**Challenge**
Report every line in the listing below where the string "scene" shows up.

##########

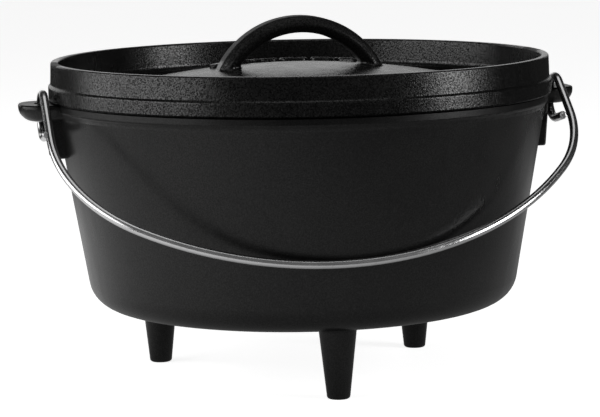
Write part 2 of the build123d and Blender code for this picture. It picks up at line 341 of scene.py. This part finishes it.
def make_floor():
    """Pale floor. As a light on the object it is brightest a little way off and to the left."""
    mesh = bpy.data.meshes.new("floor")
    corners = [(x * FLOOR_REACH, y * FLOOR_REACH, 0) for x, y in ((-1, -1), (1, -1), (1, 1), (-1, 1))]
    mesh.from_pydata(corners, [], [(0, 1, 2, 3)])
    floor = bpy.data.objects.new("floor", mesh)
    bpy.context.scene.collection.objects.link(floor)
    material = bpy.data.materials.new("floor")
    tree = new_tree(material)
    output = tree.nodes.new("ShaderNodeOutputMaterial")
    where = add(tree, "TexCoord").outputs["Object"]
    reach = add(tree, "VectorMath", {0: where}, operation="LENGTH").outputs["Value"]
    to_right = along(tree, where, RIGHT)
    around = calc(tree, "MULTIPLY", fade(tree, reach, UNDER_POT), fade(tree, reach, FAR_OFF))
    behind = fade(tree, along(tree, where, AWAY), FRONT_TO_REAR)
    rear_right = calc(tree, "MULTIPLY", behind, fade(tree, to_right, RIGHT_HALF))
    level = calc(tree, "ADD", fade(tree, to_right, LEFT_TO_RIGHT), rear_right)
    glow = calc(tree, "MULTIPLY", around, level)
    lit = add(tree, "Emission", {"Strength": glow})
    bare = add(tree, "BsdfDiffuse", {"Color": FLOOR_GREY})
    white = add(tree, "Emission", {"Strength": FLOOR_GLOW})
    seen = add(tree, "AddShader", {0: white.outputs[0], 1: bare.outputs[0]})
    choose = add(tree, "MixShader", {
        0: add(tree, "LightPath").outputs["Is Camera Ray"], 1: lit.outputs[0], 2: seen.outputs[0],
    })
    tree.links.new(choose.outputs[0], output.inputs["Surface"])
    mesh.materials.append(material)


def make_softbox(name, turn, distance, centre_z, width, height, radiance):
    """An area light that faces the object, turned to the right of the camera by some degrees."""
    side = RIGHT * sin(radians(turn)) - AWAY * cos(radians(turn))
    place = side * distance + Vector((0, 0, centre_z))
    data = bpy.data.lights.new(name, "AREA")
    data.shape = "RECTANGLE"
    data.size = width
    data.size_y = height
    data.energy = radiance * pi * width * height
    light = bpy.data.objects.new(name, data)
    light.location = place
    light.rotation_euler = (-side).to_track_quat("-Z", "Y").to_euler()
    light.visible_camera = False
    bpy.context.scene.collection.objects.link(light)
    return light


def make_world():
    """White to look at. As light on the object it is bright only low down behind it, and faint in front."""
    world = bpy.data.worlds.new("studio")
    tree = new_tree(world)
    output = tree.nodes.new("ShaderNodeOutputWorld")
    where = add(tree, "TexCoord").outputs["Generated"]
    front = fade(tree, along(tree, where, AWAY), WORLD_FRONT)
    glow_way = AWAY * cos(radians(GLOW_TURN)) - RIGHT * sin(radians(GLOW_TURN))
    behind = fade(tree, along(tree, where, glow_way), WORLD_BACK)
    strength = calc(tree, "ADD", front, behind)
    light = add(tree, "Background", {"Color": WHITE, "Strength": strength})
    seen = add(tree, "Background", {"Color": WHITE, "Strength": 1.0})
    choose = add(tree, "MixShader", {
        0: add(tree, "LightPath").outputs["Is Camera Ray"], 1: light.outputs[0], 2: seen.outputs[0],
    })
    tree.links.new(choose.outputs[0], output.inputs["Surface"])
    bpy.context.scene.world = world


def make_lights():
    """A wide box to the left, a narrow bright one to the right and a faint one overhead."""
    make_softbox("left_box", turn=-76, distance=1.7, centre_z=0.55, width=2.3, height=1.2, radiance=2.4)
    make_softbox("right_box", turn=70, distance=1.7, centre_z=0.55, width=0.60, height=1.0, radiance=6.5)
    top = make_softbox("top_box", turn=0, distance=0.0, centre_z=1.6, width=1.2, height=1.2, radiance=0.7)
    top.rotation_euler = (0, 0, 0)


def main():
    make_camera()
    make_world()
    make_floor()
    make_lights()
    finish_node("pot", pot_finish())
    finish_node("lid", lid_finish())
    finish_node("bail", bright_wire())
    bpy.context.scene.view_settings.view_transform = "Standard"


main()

##########

**Complete answer**
Write part 2 of the build123d and Blender code for this picture. It picks up at line 341 of scene.py. This part finishes it.
    bpy.context.scene.collection.objects.link(floor)
    bpy.context.scene.collection.objects.link(light)
    bpy.context.scene.world = world
    bpy.context.scene.view_settings.view_transform = "Standard"